Cependant, à la grande surprise des alliés, Charles XII n’était plus ce jeune garçon qu’ils espéraient battre sans problème. Le 4 août 1700, sans qu’on s’y attende, il a marché sur Copenhague avec une armée de 15 000 hommes, contraignant le Danemark à signer un traité avec la Suède. En novembre de la même année, Charles XII a écrasé l’armée de Pierre le Grand lors de la Bataille de Narva, en actuelle Estonie. Près de 8 000 soldats russes sont morts, et l’armée russe a perdu une partie significative de son artillerie. Seuls quelques régiments, organisés selon le modèle occidental, ont fait preuve de résistance au combat. Le reste de l’armée a paniqué et fui. « Les batailles contre les Russes n’apportent aucun plaisir », disait le roi suédois au comte Axel Sparre.

Décidant qu’il en avait fini avec les Russes, Charles XII s’en est allé à l’ouest pour se battre contre les Polonais et les Saxons. Pierre le Grand ne comptait cependant pas abandonner si facilement et a décidé d’utiliser ce répit à bon escient. Il a rapidement reconstitué son armée et a perfectionné la structure de cette dernière et la formation de ses soldats. Dans les années qui ont suivi, les troupes russes ont repris la quasi-totalité des territoires de l’Ingrie suédoise, où a été fondée la future capitale de la Russie, Saint-Pétersbourg. Le tsar a alors proposé à Charles XII de mettre fin à la guerre si la Russie restait en possession de cette région. « Les conditions de paix pourront être discutées à Moscou », lui a répondu le roi suédois, indiquant clairement par là l’objectif de sa future campagne.

Après avoir pénétré sur le territoire des Polonais et battu Auguste II, dit « Auguste le Fort », l’armée suédoise a envahi le territoire de l’Empire russe en 1708. Charles XII est cependant resté vers les frontières et n’a pas osé s’enfoncer plus loin dans le pays. Il est ensuite allé en Ukraine, où l’hetman Jean Mazeppa (Ivan Mazepa), ancien ennemi qui a retourné sa veste, lui a promis son soutien. Contrairement à ce qu’il espérait, cependant, sa campagne n’était pas une promenade de santé : son ennemi n’était plus le même que celui auquel il avait fait face à Narva, des années auparavant.

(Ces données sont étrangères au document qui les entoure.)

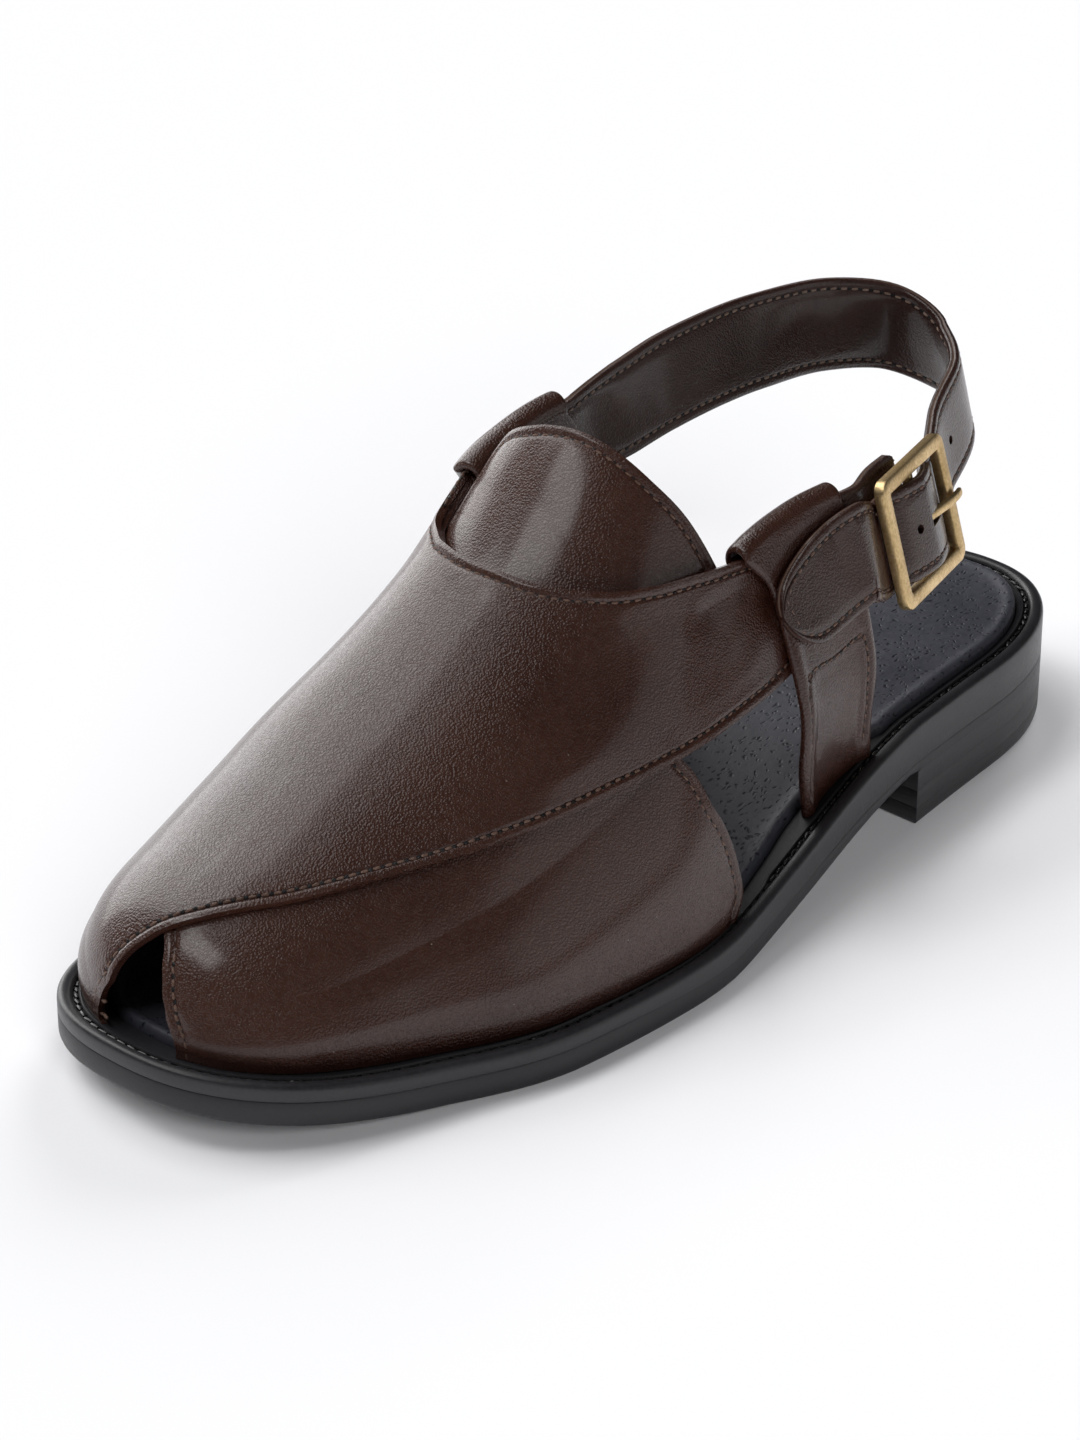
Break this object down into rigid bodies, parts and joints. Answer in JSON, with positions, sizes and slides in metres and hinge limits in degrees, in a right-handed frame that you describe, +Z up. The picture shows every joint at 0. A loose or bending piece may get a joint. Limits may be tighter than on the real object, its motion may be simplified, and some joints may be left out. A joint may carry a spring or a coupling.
{
  "type": "peshawari chappal",
  "caption": "Crossed-strap leather sandal with open toe and sides, half-round tongue, buckled heel strap, padded insole and welted rubber sole with a low heel.",
  "frame": {"origin": "centre of the bounding box at floor level, under the sole", "axes": "+Y from toe to heel, +X towards the outer side with the buckle, +Z up"},
  "size_m": [0.105, 0.292, 0.1092],
  "materials": {
    "outsole": "satin",
    "heel": "satin",
    "welt": "satin",
    "insole": "matt pored lining",
    "upper": "glossy pebbled grain",
    "tongue": "glossy pebbled grain",
    "side_strap_lateral": "glossy pebbled grain",
    "side_strap_medial": "glossy pebbled grain",
    "heel_strap": "glossy pebbled grain",
    "chape": "glossy pebbled grain",
    "buckle_frame": "antique, brushed edges",
    "buckle_bar": "antique, brushed edges",
    "buckle_prong": "antique, brushed edges"
  },
  "bodies": {
    "root": {"outsole": "outsole", "heel": "heel", "welt": "welt", "insole": "insole", "upper": "upper", "tongue": "tongue", "side_strap_lateral": "side_strap_lateral", "side_strap_medial": "side_strap_medial", "heel_strap": "heel_strap", "chape": "chape", "buckle_frame": "buckle_frame", "buckle_bar": "buckle_bar", "buckle_prong": "buckle_prong"}
  },
  "joints": []
}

Le 9 octobre 1708, le général Adam Lewenhaupt, qui venait de Riga avec un grand convoi pour l’armée du roi, s’est fait battre par Pierre le Grand près du village de Lesnaïa, en actuelle Biélorussie. Le 8 juillet 1709, c’est Charles XII lui-même qui a perdu lors de la bataille de Poltava. 9 000 de ses soldats y ont été blessés ou tués, tandis que la Russie n’a perdu qu’environ 5 000 hommes. Le baron Nikolaï Medem, théoricien militaire du XIXe siècle, écrivait : « Dans cette célèbre bataille, tous les ordres du tsar portent l’empreinte d’un véritable génie militaire : le repli habile de la cavalerie qui a rabattu leurs troupes sur nos batteries, le choix du moment où envoyer Menchikov contre Roos, et enfin l’idée de quitter notre camp pour aller à la rencontre de l’ennemi... La bataille a clairement montré qu’en prenant des mesures intelligentes pour améliorer ses troupes, le tsar a atteint son objectif, et que l’armée russe, dans son organisation interne, était au même niveau que les grandes armées européennes ».

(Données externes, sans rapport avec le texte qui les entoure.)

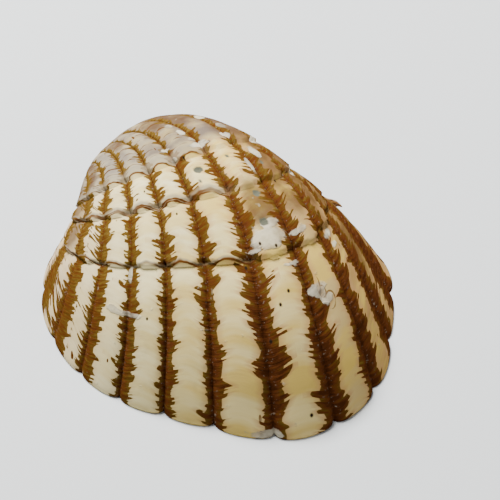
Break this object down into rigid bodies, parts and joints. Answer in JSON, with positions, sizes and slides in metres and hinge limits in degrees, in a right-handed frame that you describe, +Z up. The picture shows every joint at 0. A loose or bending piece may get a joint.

Immédiatement après la victoire, Pierre le Grand a invité les officiers suédois prisonniers à déjeuner avec lui et a porté un toast à la santé de ses « professeurs de l’art de la guerre ». Pendant ce temps, Charles XII s’enfuyait vers l’Empire ottoman, et son armée, défaite et démoralisée, battait en retraite à Perevolotchna, en Ukraine. Le 11 juillet, la totalité des soldats, soit 13 000 hommes, se rendait. À partir de là, la Russie avait l’initiative de la guerre. « Ainsi se terminent nos jours heureux », écrira ensuite Joachim Lyth, militaire suédois qui a pris part aux événements.

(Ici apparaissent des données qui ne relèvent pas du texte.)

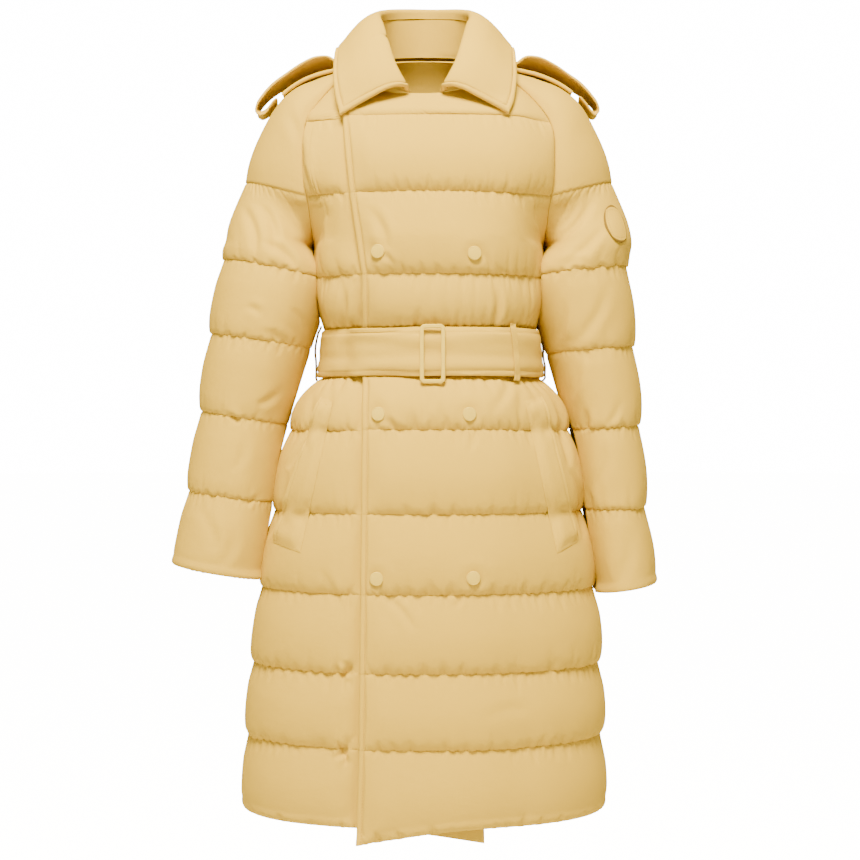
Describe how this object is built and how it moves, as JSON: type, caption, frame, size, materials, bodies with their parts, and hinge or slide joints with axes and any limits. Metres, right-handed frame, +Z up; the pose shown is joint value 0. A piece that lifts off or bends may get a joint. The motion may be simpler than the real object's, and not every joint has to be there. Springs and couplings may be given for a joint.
{
  "type": "long puffer coat",
  "caption": "Long belted down coat in its worn form, hollow: double-breasted, with raglan sleeves, horizontal quilting, a turned-down collar and shoulder straps.",
  "frame": {"origin": "middle of the neck, at the height of the side neck points, where the wearer's shoulders carry the coat", "axes": "+Z up along the wearer, -Y to the front, +X to the wearer's left"},
  "size_m": [0.6326, 0.3537, 1.0902],
  "materials": {
    "coat_cloth": "satin woven nylon and cotton, khaki",
    "trim": "smooth enamel, a little lighter than the cloth",
    "thread": "twisted thread"
  },
  "bodies": {
    "root": {"front_over": "coat_cloth", "front_under": "coat_cloth", "back": "coat_cloth", "sleeve_left": "coat_cloth", "sleeve_right": "coat_cloth", "collar": "coat_cloth", "collar_stand": "coat_cloth", "belt": "coat_cloth", "belt_buckle": "trim", "belt_keeper": "coat_cloth", "shoulder_strap_left": "coat_cloth", "shoulder_strap_right": "coat_cloth", "strap_keeper_left": "coat_cloth", "strap_keeper_right": "coat_cloth", "thread_loop_left": "thread", "thread_loop_right": "thread", "pocket_welt_left": "coat_cloth", "pocket_welt_right": "coat_cloth", "snap_a1": "trim", "snap_a2": "trim", "snap_a3": "trim", "snap_b1": "trim", "snap_b2": "trim", "snap_b3": "trim", "sleeve_patch": "coat_cloth"}
  },
  "joints": []
}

Après le succès de la bataille de Poltava, les Dannois et les Saxons sont de nouveau entrés en guerre contre la Suède. Les troupes russes ont pris toute la région balte et ont envahi la Finlande. En 1719, elles ont même débarqué à plusieurs reprises sur les rivages de la Suède elle-même. Le 10 septembre 1721, le roi de Suède, Frédéric Ier (Charles XII étant mort en 1718 lors du siège du fort norvégien de Fredriksten) a par conséquent conclu un traité avec la Russie dans la ville finlandaise de Nystad.

Le royaume de Suède cédait « la propriété irréfutable et éternelle » de l’Ingrie suédoise, la Livonie (la Lettonie et une partie de l’Estonie actuelles), l’Estonie, ainsi que la partie sud-est de la Finlande à la Russie. En échange, cette dernière s’engageait à verser aux Suédois une compensation de deux millions de thalers, ce qui correspondait à la moitié du budget annuel de la Russie et au budget annuel entier de la Suède. Le reste des terres finlandaises prises par les Russes revenait à la Suède. Le 2 novembre 1721, Pierre le Grand se faisait nommer « Empereur de toutes les Russies » à la cathédrale de la Trinité de Saint-Pétersbourg. La Russie s’est alors officiellement proclamée « empire », bien qu’en Europe on l’appelait ainsi depuis quelques années déjà. Depuis la victoire de Poltava, en fait.